An introduction to Birhkhoff Billiards, with emphases on spectral rigidity and integrability
Student No.:50
Time:Thu/Fri 8:00-9:35, 2017-08-10~ 2017-08-25
Instructor:Guan Huang  [University of Maryland]
Place:Conference Room 1, floor 1, Jin Chun Yuan West Building
Starting Date:2017-8-10
Ending Date:2017-8-25





A mathematical billiard is a system describing the inertial motion of a point mass inside a domain, with elastic reflections at the boundary (which is assumed to have infinite mass). This simple model has been first proposed by G.D. Birkhoff as a mathematical playground where "the formal side, usually so formidable in dynamics, almost completely disappears and only the interesting qualitative questions need to be considered”. Since then billiards have captured much attention in many different contexts, becoming a very popular subject of investigation. Not only is their law of motion very physical and intuitive, but also billiard-type dynamics is ubiquitous.

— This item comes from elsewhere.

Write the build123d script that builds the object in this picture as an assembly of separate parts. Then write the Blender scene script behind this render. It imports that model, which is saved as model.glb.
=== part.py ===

Mathematically, they are models in every subclass of dynamical systems (integrable, regular, chaotic, etc.); more importantly, techniques initially devised for billiards have often been applied and adapted to other systems, becoming standard tools and having ripple effects beyond the field.

In this short course, I will explain some fundamental concepts and results on Birkhoff Billiards, including periodic orbits, length spectrum, caustics, integrability, Aubry-Mather theory of exact twist maps, and the Birkhoff conjecture on integrable billiards, etc.





General undergraduate training in Mathematics, particularly, advanced calculus and functional analysis.